The little jug of forgotten cider, however, sat on its lees for several weeks (or was it months?), as we just let it work.
When it finally slowed up, and we racked it and bottled it, it had the best unmatured flavor of the bunch. And in fact as it matured it developed into a delicious, clear, sparkling, strongly apple-tasting cider with no hint of the usual yeast overtones that take months to die in the bottle.
That year, the day we pressed had been an unusually cool weekend. We had a fire in the fire pit, and the wood smoke wafted over us as the family washed and sorted apples and watched as the cider poured from the bottom of the press. Then, on the Monday after pressing, with our little lost three-gallon carboy sitting outside, unseasonable 90F + weather struck.

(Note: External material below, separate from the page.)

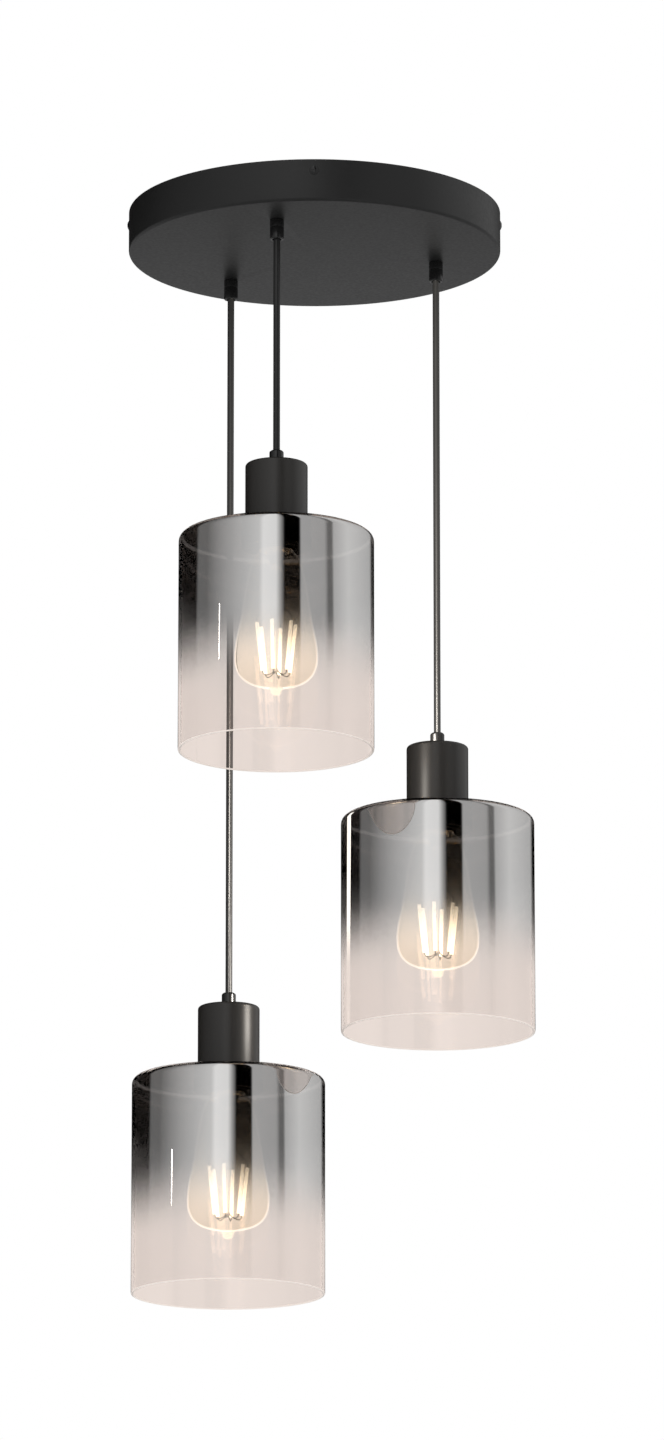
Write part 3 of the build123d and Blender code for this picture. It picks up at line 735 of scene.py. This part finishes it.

We had already resolved to try to recreate our happy accident, so it was lovely and fitting when, the Sunday of our big pressing. we had an overnight low of 45 F (!) and the Monday after it dawned 90F plus!
I left the cider in the heat again, although I did pop an air lock on sooner this time to avoid getting vinegar and general contamination (hoping that our wild yeast either came on the apples or lived on the press or settled during pressing).
Yesterday, I brought both bottles into the house after a week of sunshine-semi-pasturization. This morning, they are both working well, and clearing, indoors. Cross your fingers!
If all goes well we will be bottling 10 gallons on our semi-traditional Christmas Eve (or at least Winter Break) with good drinkable cider by February and great cider by March.